Gallipoli è terra di remota felicità in cui miti, leggende, mare, palazzotti, chiese, corti e verande fiorite, sono frutto di un secolare collettivo immaginario, calcinato sui fondi di carparo arsi dall’umido caldo sciroccale.

Occorre allora cogliere la gente, il clima, la luce, i colori ed i sapori; riassumere, insomma, il ritratto al tempo stesso fedele e deformato, autentico e personalissimo, di una città vista e letta con una sensibilità moderna, eppure carica di nostalgia nel rapporto fra l’uomo ed il fascino della memoria del tempo, percependo espressioni, incanti e segnali che definiscono la magia del luogo: Gallipoli.

Occore anche raccontare, non solo attraverso le immagini, una città che il corso del tempo ha gelosamente custodito e rivivere il suo antico fascino che sopravvive, pur nelle inevitabili trasformazioni, riviisitato nei suoi vari aspetti.

Il mito ha segnato qui i contorni di una bellezza vaporosa, insegna parlante di una nobiltà mai sfiorita né rinnegata, neppure di fronte alla necessità dell’ampliamento della città oltre il secentesco ponte lapideo.

Custodita nel grembo della cinta bastionata che, né gli assedi di crudeli pirati, né le minacce di truci armate han potuto mai scalfire, resta ancora esempio famoso di storica resistenza, di fedeltà provata, di vigilanza ardita, esibita con orgoglioso ardore nell’insegna coronata del gallo sacro, dai "tendini dismagliati", pronto ancora a lanciare il suo grido mattutino contro quanti tentino di turbare il fascinoso equilibrio del suo singolare sito o di increspare l’incanto seducente del suo ceruleo mare e delle sue vie anguste e tortuose, ancora percorse dai passi cadenzati della laboriosa gente isolana.

Qui tutto sembra ancora mutare con lentezza, ma il vissuto assume spessore inquieto nelle pieghe di un sentimento d’amore per la città fino alla gelosia.

E’ il retaggio antico dell’ellenismo natìo le cui orme tenaci il gallipolino s’ostina a riconoscere ancora, contro ogni logica, nelle pietre di un fonte antico, gorgogliante gli amori perversi e tragici di vergini amanti scolpite nel sasso.

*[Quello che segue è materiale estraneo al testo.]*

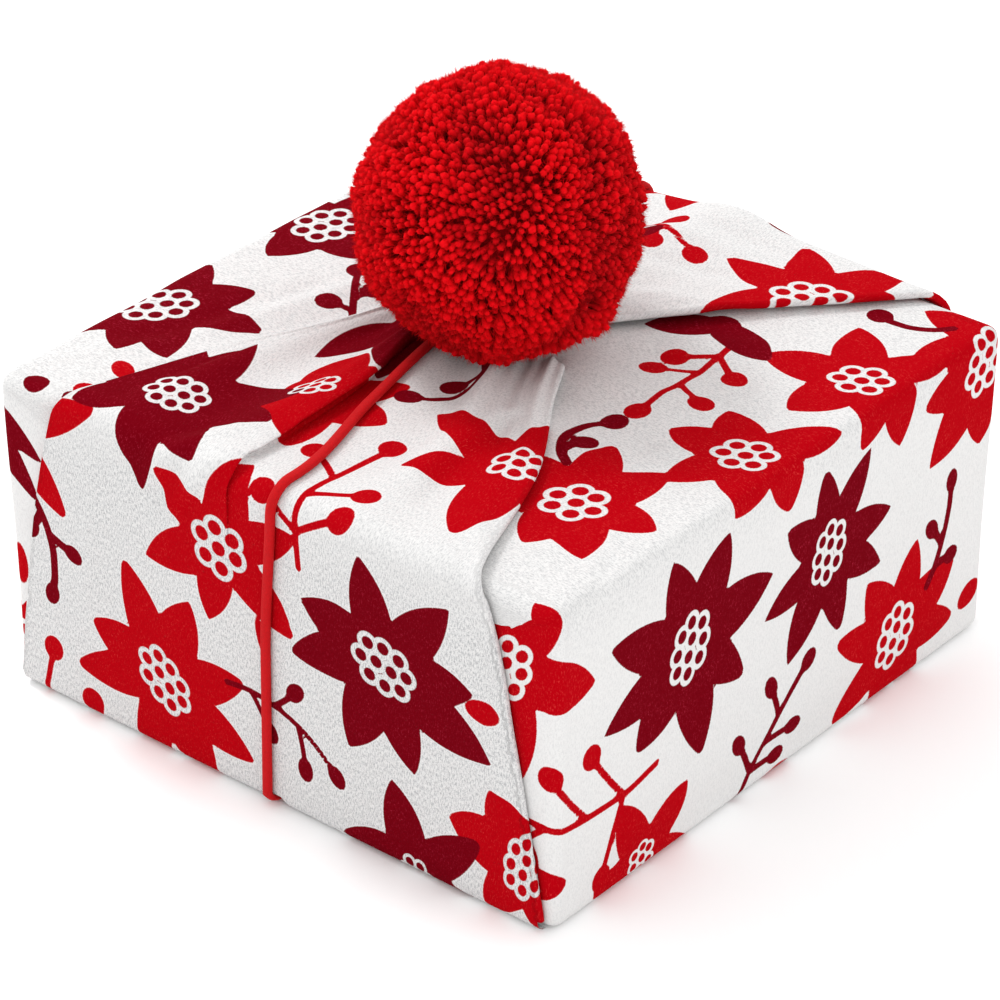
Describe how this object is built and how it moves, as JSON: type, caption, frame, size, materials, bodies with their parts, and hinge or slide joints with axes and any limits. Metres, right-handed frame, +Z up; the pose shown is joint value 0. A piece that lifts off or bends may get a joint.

Il mare che cinge la città e la luce calda del sole che penetra discreta nella tortuosità dei suoi vicoli e nell’intimità dei suoi cortili, sono la spiegazione storica, forse fondamentale, della sorte arrisa a quest’isola felicee ricercata dagli uomini, che si lasciano, perciò, teneramente governare dalla definita successione delle albe radiose e dei tramonti infuocati, delle feste comandate e delle devozioni particolari, in una sorta di calendario comportamentale collettivo stratificato in secoli di partecipata tradizione e di storia esaltante.

Come raccontare, allora, questa città e questi luoghi incantati, se non col retaggio della sua storia, con la forza primitiva della sua natura, con lo splendore della sua arte, con la partecipata accoglienza della sua gente, di cui gli stemmati portoni barocchi e le fiorite logge sospese sulle corti, che s’aprono ombrose negli scorci di luce tagliente dei vicoli angusti, son palpiti lievi di vita, cadenzati dal ritmo seducente di un passato che s’invera nella quotidianità del presente.